2. After iterating the substitution $n$ times we get $$F(x) = F(x^{2^n}) = \prod_{k=1}^\infty (1-x^{2^n(2k-1)})(1+x^{2^nk})$$ and although the $x$ terms go to $0$ for the previously mentioned values of $x$ as $n$ goes to infinity, it is still an infinite product and thus an indeterminate form $1^\infty$ (I think) which I haven't been able to resolve.

Answer 1

We already know from OPs derivation \begin{align*} F(x)=F\left(x^2\right)=\cdots=F\left(x^{2^q}\right)\qquad\qquad q\in\mathbb{N}_0\tag{1} \end{align*}

We set $F(x)=\sum_{n=0}^\infty a_nx^n$ and obtain from (1) by coefficient comparison \begin{align*} F(x)&=F\left(x^2\right)\\ \sum_{n=0}^{\infty}a_nx^n&=\sum_{n=0}^{\infty}a_nx^{2n}\qquad\Longrightarrow\qquad a_{2k+1}=0\qquad\forall k\geq 0\tag{2} \end{align*}

We see the coefficients of odd powers of $x$ in $F(x)$ are zero. Let's have a look at \begin{align*} &a_0+a_1x+a_2x^2+\color{blue}{a_3x^3}+\cdots\\ &\qquad=a_0+a_1x^2+a_2x^4+\color{blue}{a_3x^6}+\cdots\\ &\qquad=a_0+a_1x^4+a_2x^8+\color{blue}{a_3x^{12}}+\cdots\\ &\qquad=a_0+a_1x^8+a_2x^{16}+\color{blue}{a_3x^{24}}+\cdots\\ &\qquad\ \ \vdots \end{align*}

We observe by iteratively using $F(x)=F\left(x^2\right)=F\left(x^4\right)=\cdots$ that since for instance $a_3=0$, also all coefficients \begin{align*} a_6&=[x^6]F(x)=[x^6]F\left(x^2\right)=[x^3]F(x)=0\\ a_{12}&=[x^{12}]F(x)=[x^{12}]F\left(x^4\right)=[x^3]F(x)=0\\ a_{24}&=[x^{24}]F(x)=[x^{24}]F\left(x^8\right)=[x^3]F(x)=0\\ &\ \ \vdots \end{align*} and in general all coefficients of the form \begin{align*} a_{3\cdot2^q}=[x^{3\cdot 2^q}]F(x)=[x^{3\cdot 2^q}]F(x^{2^q})=[x^3]F(x)=0\qquad\qquad q\geq 0 \end{align*} are zero. Here we use the coefficient of operator $[x^m]$ to denote the coefficient of $x^m$ of a series.

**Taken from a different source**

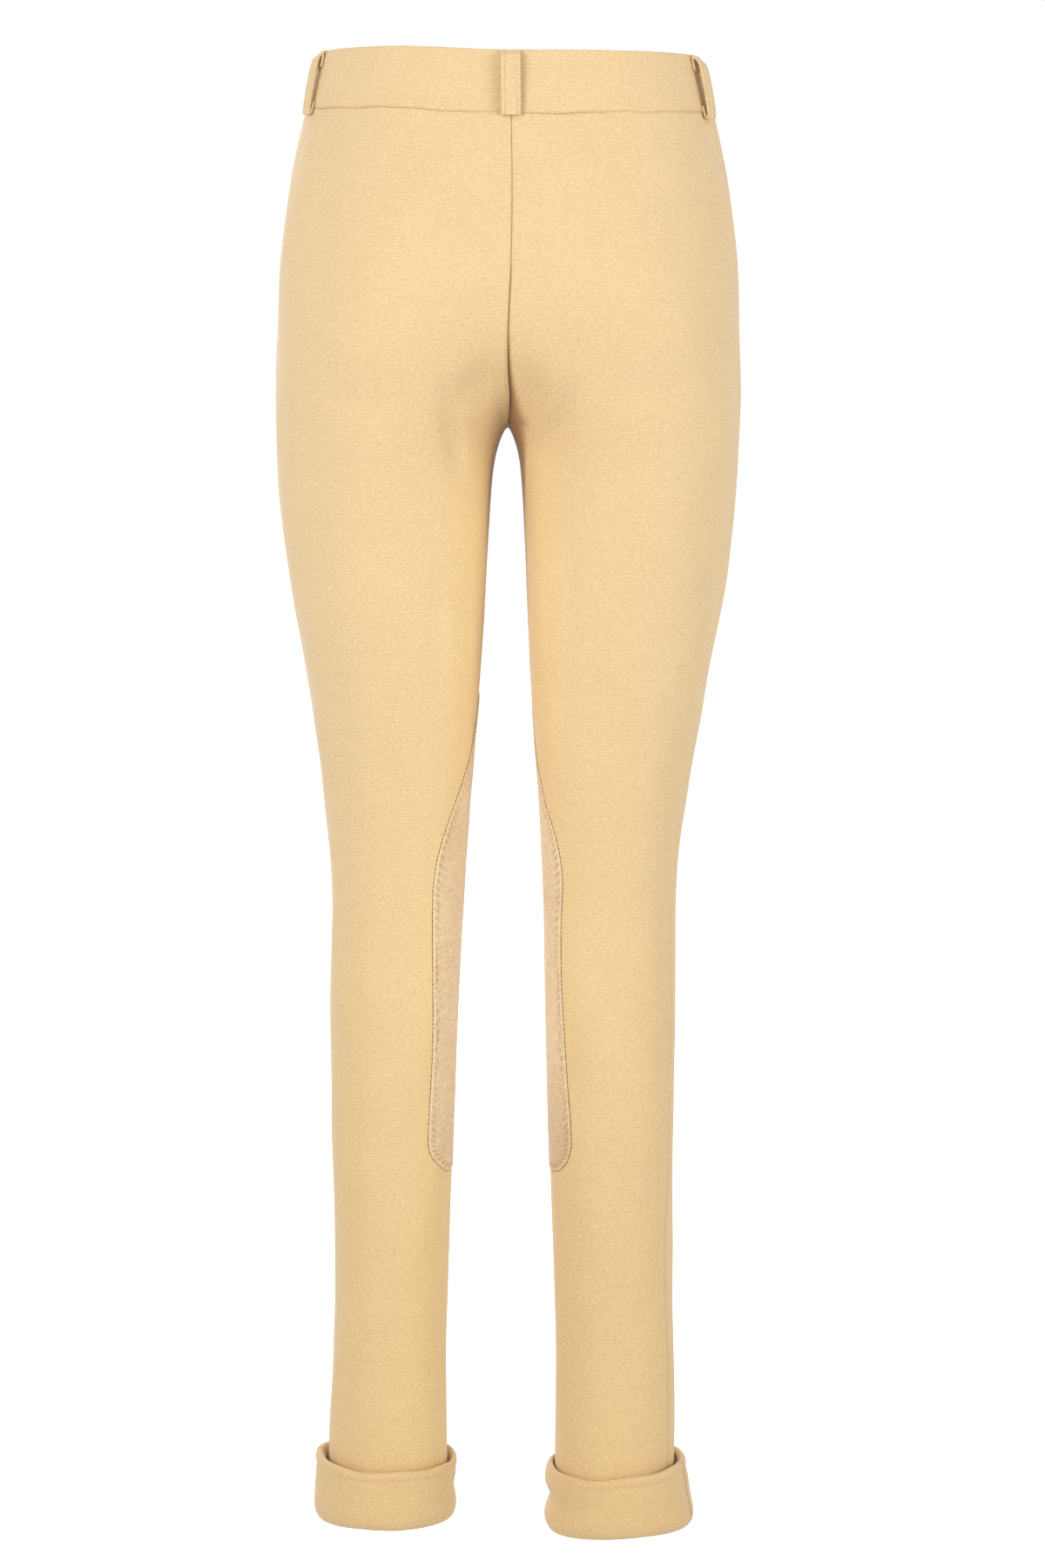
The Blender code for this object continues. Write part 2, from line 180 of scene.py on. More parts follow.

We conclude: Each natural number $m\geq 1$ has a unique representation \begin{align*} \color{blule}{m=2^q\cdot r}\qquad\qquad q\geq 0, r\ \text{odd} \end{align*} as product of a power of $2$ (if $q\geq 1$) with an odd natural number $r$. It follows from (1) and (2) \begin{align*} \color{blue}{[x^{m}]F\left(x^{2^q}\right)}=[x^{2^{q}r}]F\left(x^{2^q}\right)=[x^r]F(x)\color{blue}{=0}\qquad\qquad q\geq 0 \end{align*}

Since from OPs representation of \begin{align*} F(x)=\prod_{k=1}^{\infty}\left(\left(1-x^{2k-1}\right)\left(1+x^k\right)\right) \end{align*} we also know that $[x^0]F(x)=1$, the claim \begin{align*} \color{blue}{F(x)=1} \end{align*} follows.